What all this points to, says Menn, is that the decision-making process happening inside our minds when we form meaningful sentences is far more complex and less streamlined than early ideas about generative grammar led many to believe.

Toward the end of her career, Menn attempted to put her understanding of the complex phonological, syntactic and semantic processes underlying sentence construction into something like a unified model. She called her theory the “Mini-model Integrating Sequential, Categorical and Hierarchical Activation,” or MISCHA, model. She would abandon the model shortly after constructing it, concluding that it wasn’t complex enough. Yet Menn’s contribution to her field likely lies elsewhere.

In the textbook she wrote, Psycholinguistics: Introduction and Applications, in her time as Associate Editor of the journal Aphasiology, and in her own papers on aphasia and childhood language development, time and again, Menn, like many contemporary linguists, would stress and push for the publication and sharing of more and more observational data of actual language usage.
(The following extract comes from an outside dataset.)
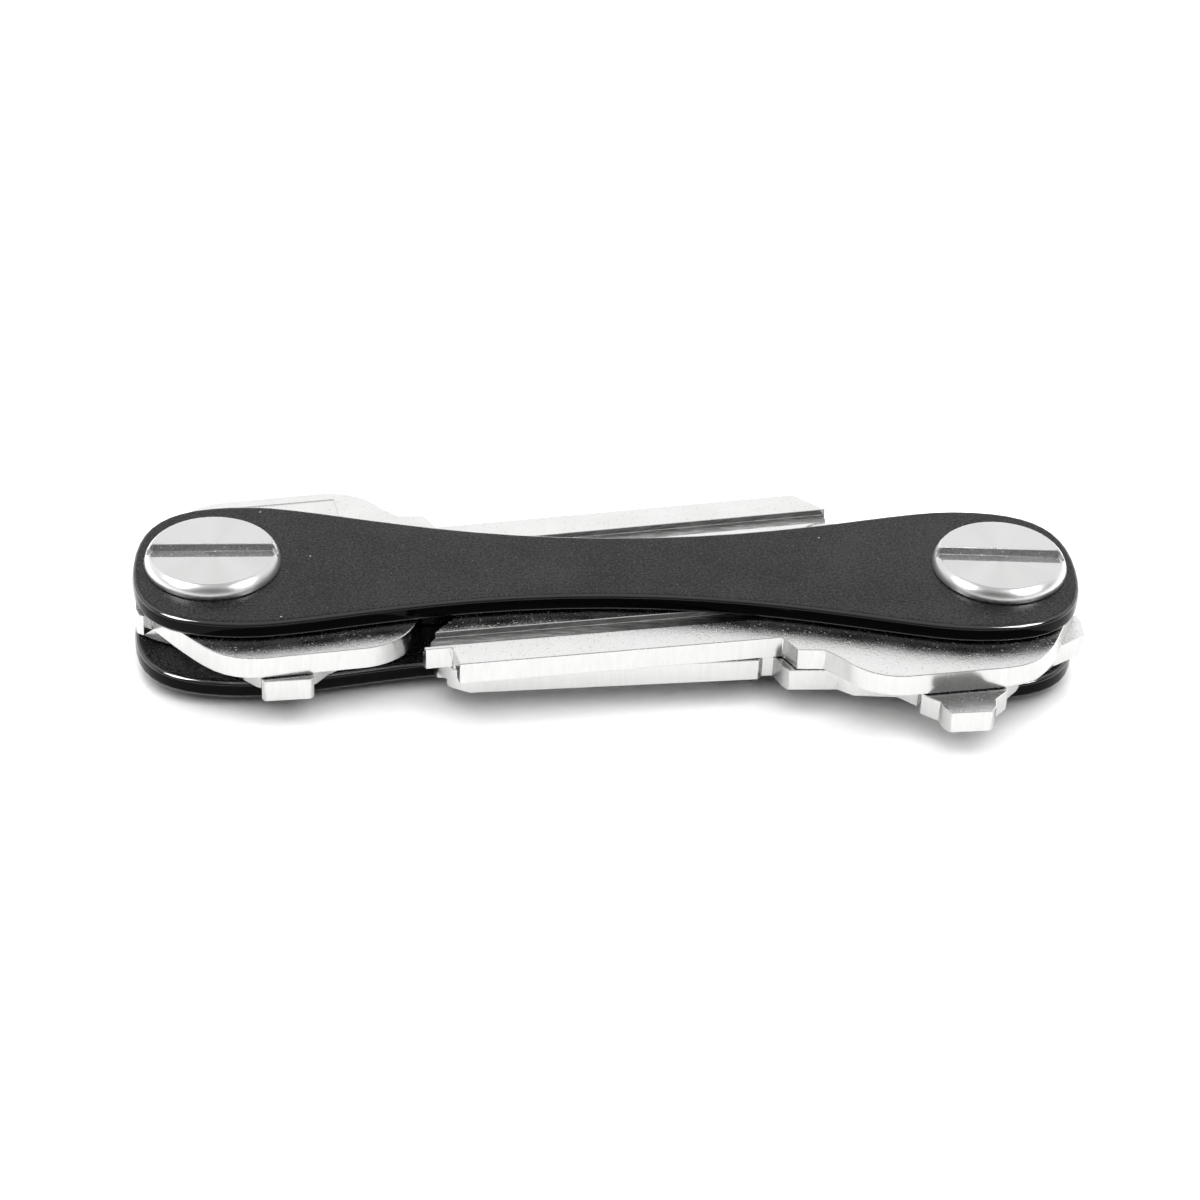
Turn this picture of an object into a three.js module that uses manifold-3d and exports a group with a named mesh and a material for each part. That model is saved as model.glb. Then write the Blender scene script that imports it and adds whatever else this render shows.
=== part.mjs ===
// Key organiser: two waisted plates held together by a slotted screw and a slotted
// female post at each end, with two keys folded between the plates on each post.
//
// Frame, in millimetres: X runs from the left post to the right post, Y towards the
// back, Z up. The origin is midway between the posts, on the plane the post heads
// rest on.

import * as THREE from 'three';
import { mergeVertices } from 'three/addons/utils/BufferGeometryUtils.js';
import Module from 'manifold-3d';

const wasm = await Module();
wasm.setup();

// ---------------------------------------------------------------- driving sizes

const POST_SPACING = 66.8;

const PLATE = {
  thickness: 1.6,
  tipX: 40.1,
  bulbX: 30.65,
  bulbHalfWidth: 9.1,
  waistHalfWidth: 4.53,
  edgeRadius: 0.4,
};

const HEAD = {
  height: 1.3,
  rimRadius: 5.75,
  flatRadius: 5.22,
  rimHeight: 0.3,
  rimChamfer: 0.08,
  shoulderBulge: 0.45,
};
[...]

Self-deprecating and yet sanguine about her impact on her field, Menn is hopeful that the current generation of computer-savvy linguists will take her and others’ data and run with it, making their own far more complex and accurate models of the mind.

“To the extent that we are dealing with empirical data out there,” says Menn, “regardless of how removed theories right now are from being able to deal with those data, we’ll eventually converge on what’s going on.”